Gin, Television, and Cognitive Surplus: Reading Clay Shirky’s Here Comes Everybody was one of those moments where I realized how transformative the Internet could become. This speech is a good place to start. He compares modern sitcoms to gin during the Industrial Revolution. People didn’t know what to do with their lives, so they drank and drank and drank. Now, they watch and watch and watch. Only later did society wake up to new ways of living, made possible by the Industrial Revolution. Shirky argues that something similar has happened since World War II. But this time, the social lubricant wasn’t liquor but sitcoms. We spent most of our free time watching TV. Now, with the Internet, we have a giant cognitive surplus. Americans watch 200 billion hours of television every year. Meanwhile, the whole Wikipedia project — every page, every edit, every line of code, and every translation — represents the result of roughly 100 million hours of human thought. Every year, we therefore devote ~2,000 Wikipedia projects to watching television. What if we could transfer some of that energy into something more generative?

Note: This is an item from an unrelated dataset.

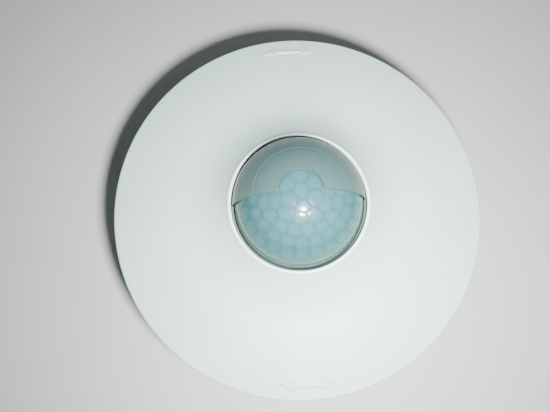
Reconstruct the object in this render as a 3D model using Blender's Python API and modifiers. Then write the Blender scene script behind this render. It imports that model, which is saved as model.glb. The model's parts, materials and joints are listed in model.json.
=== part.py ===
"""Flush-mounting ceiling motion detector: twist-off cover, lens dome, zone mask, sensor head and box insert.

Blender 4.5. Millimetres are used for every size below and turned into metres by MM.
+Z points out of the ceiling into the room, the origin is the centre of the insert's flat back,
and +Y points at the first arrow on the cover.
"""

import math

import bmesh
import bpy
from mathutils import Matrix, Vector

MM = 0.001
GAP = 0.3  # air between two pieces that touch on the real object

# Driving heights and radii
CEILING = 29.0  # plane of the ceiling, the depth of the insert behind it
COVER_RADIUS = 54.0
RIM_HEIGHT = 1.5  # straight edge of the cover above the ceiling
RIM_ROUND = 0.8
CROWN = 6.7  # rise of the cover's parabolic crown
FLARE = 6.44  # extra rise of the flare at the collar
FLARE_START = 35.0
FLARE_POWER = 2.6
COLLAR_RADIUS = 18.9  # clear opening around the dome
COLLAR_WALL = 1.2
COLLAR_RISE = 12.8  # lip of the collar above the cover's edge
LIP = 0.5
COVER_WALL = 1.5
DOME_RADIUS = 17.9
DOME_WALL = 0.6
DOME_BELOW_LIP = 2.9  # centre of the dome sphere under the collar's lip
FLANGE_RADIUS = 20.5
MASK_INNER = 18.2
MASK_OUTER = 18.6
MASK_OPENING = 17.6  # degrees from the top, the disc the mask leaves free
MASK_RING_RISE = 0.6  # top of the mask's full ring above the dome's centre
CAN_RADIUS = 26.0
CAN_WALL = 1.6
HEAD_RADIUS = 33.0
PLATE_RADIUS = 38.0
PLATE_THICK = 1.0
BOX_SCREW_RADIUS = 30.0  # flush boxes have their screws 60 mm apart
ARROW_RADIUS = 49.7

# Heights of the stack, from the ceiling up
PLATE_TOP = CEILING + PLATE_THICK
SENSOR_BOARD = PLATE_TOP + GAP
SENSOR_BOARD_TOP = SENSOR_BOARD + 1.2
HEAD_UNDER = SENSOR_BOARD_TOP + GAP
HEAD_TOP = HEAD_UNDER + 1.2
SEAT = HEAD_TOP + 0.6
SEAT_OUTER = 22.3
LIGHT_WELL = 15.5  # radius of the hole that lets the sensors look into the dome
GASKET_TOP = SEAT + GAP + 0.6
FLANGE_UNDER = GASKET_TOP + GAP
FLANGE_TOP = FLANGE_UNDER + 1.0
RETAINER_TOP = FLANGE_TOP + GAP + 0.9
LIP_TOP = CEILING + RIM_HEIGHT + COLLAR_RISE
DOME_CENTRE = LIP_TOP - DOME_BELOW_LIP
POWER_BOARD = 16.0
POWER_BOARD_TOP = POWER_BOARD + 1.6

# Settings on the head: four windows between the box screws and the claws
SETTING_RADIUS = 26.2
TIME_AZIMUTH, LUX_AZIMUTH, SWITCH_AZIMUTH, TEST_AZIMUTH = 45.0, 135.0, 225.0, 315.0
POT_SIZE = 6.5
SETTING_BASE = SENSOR_BOARD_TOP + GAP
SETTING_TOP = SETTING_BASE + 2.1
SWITCH_PITCH = 2.5
SWITCH_LENGTH = 3 * SWITCH_PITCH + 1.6
BUTTON_RADIUS = 1.75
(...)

Slowed Progress in Science: Here’s a theory I’ve never considered: What if scientific progress is slowing because there are too many papers being published? What if, out of a desire to increase the rate of scientific progress, we’ve actually made it hard for scientists to grapple with transformative ideas? That’s the thesis of this paper. Basically, the authors argue that past a certain point, the more papers that are published in a given field, the more citations flow to already well-cited papers — which ossifies the canon.